Haptically perceiving the distances reachable with hand-held objects.

Abstract

Nine experiments are reported on the ability of people to perceive the distances reachable with hand-held rods that they could wield by movements about the wrist but not see. An observed linear relation between perceived and actual reaching distances with the rods held at one end was found to be unaffected by the density of the rods, the direction relative to the body in which they were wielded, and the frequency at which they were wielded. Manipulating (a) the position of an attached weight on an otherwise uniformly dense rod and (b) where a rod was grasped revealed that perceived reaching distance was governed by the principal moment(s) of inertia (I) of the hand-rod system about the axis of rotation. This dependency on moment of inertia (I) was found to hold even when the reaching distance was limited to the length of rod extending beyond an intermediate grasp.
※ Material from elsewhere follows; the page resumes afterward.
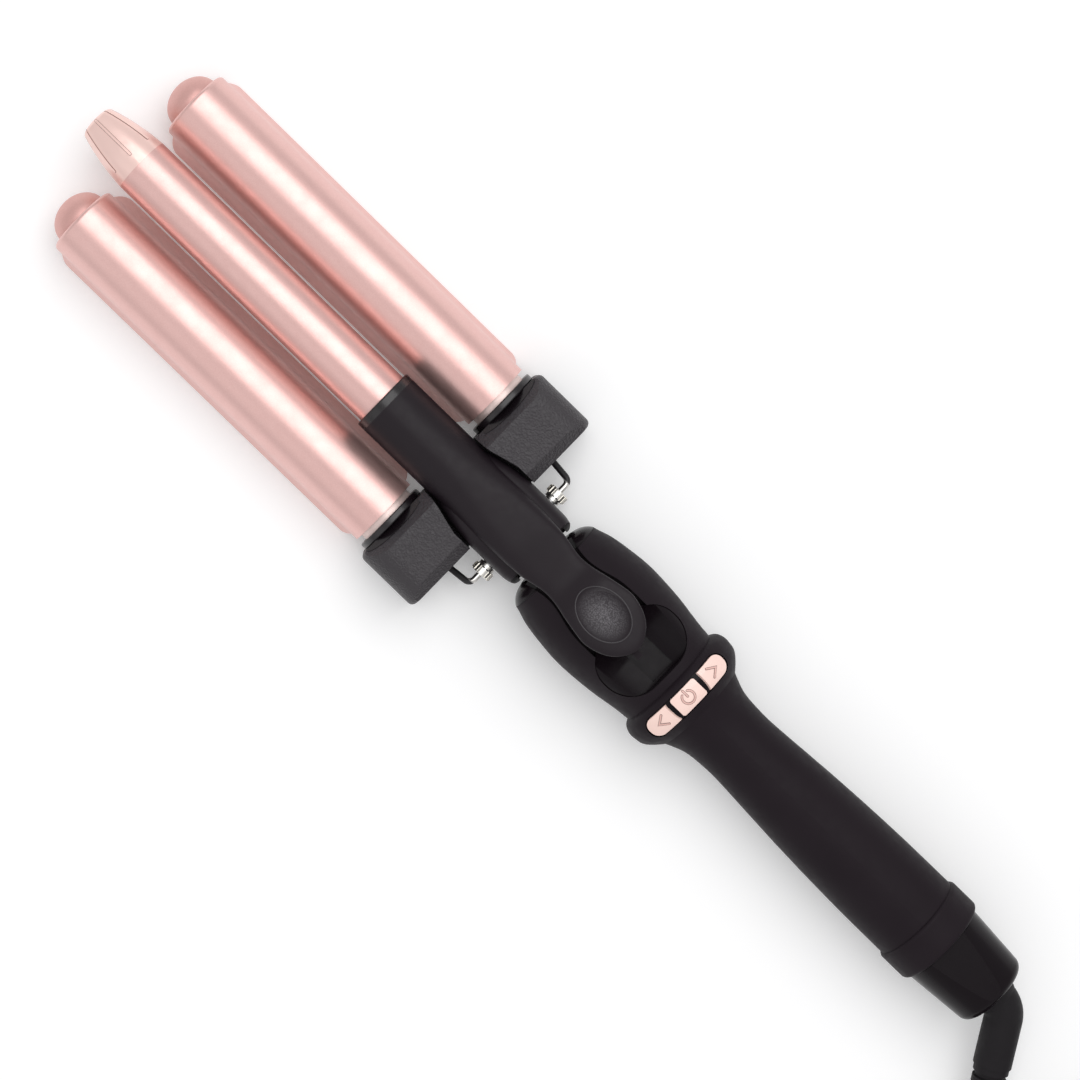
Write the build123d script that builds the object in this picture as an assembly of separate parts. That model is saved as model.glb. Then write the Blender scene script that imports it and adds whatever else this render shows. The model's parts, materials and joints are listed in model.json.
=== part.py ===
"""Three-barrel hair waver: two fixed outer barrels, a sprung lever with the middle barrel, swivel cord.

Millimetres. The long axis is X with the barrel tips towards +X, +Z is the lever side, and Z = 0 is the
surface that the tool lies on. Distances named "ahead" or "behind" are measured from the hinge pin.
"""
from build123d import *
from math import atan2, ceil, cos, degrees, pi, radians, sin, sqrt, tan
import os

# ---------------------------------------------------------------- driving dimensions
fit = 0.1                    # gap between pieces that are assembled into each other
running_fit = 0.05           # radial clearance of a turning or sliding fit
clearance = 0.6              # free air between pieces that move past each other

barrel_dia = 25.0            # outer barrels
barrel_wall = 2.0
barrel_length = 136.3
barrel_pitch = 26.2          # outer barrel axis from the centre plane
barrel_height = 13.2         # outer barrel axis above the table
foot_reach = 14.6            # outer lip of the flared foot, from the barrel's axis
foot_reach_inner = 15.6      # lip towards the middle barrel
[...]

An account is given of the haptic subsystem (hand-muscles-joints-nerves) as a smart perceptual instrument in the Runeson (1977) sense, characterizable by an operator equation in which one operator functionally diagonalizes the inertia and strain tensors. Attunement to the invariants of the inertia tensor over major physical transformations may be the defining property of the haptic subsystem. This property is discussed from the Gibsonian (ecological) perspectives of information as invariants over transformations and of intentions as extraordinary constraints on natural law.